Incomplete or suspect provenance 
Within the collections of Modern and Contemporary Art, the City Collection and the Old Masters collection, there are works whose provenance record in the period 1933-45 is incomplete: in some cases it is not known, for example, if there was an additional owner between two known former owners, when a particular former owner acquired the work, or who the seller was at a particular auction. A work with an incomplete provenance is not per definition suspect. In most cases the incomplete (though as thoroughly reconstructed as possible) provenance raises no questions. If questions do arise, objects are subjected to more extensive research. If it is suspected that there is a potentially problematic provenance, the artworks have been published online. For a small portion of the collection it has proven impossible to reconstruct a direct provenance.
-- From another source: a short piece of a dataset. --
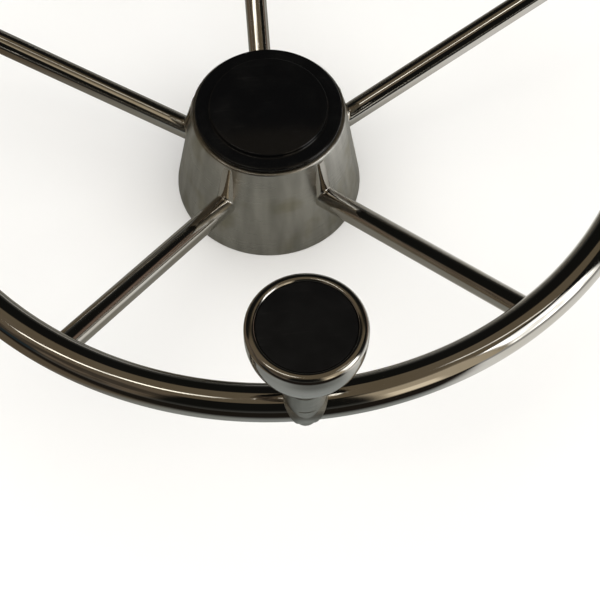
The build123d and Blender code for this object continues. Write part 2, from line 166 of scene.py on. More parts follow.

The museum will continue to pay extra attention to these works in the future in the hope that it can attain greater clarity about the circumstances leading to their acquisition. 

Given for safekeeping 
During the Second World War, Museum Boijmans Van Beuningen was entrusted with many objects by individuals and municipal institutions. Some of these objects were already on loan to the museum; others were given for safekeeping. The museum’s provenance research has shown that all the collections were returned to their rightful owners after the war and the then director wrote to all the collectors. In one case this concerned the collection of a Jewish woman who did not survive the war; her artworks were returned to her heirs.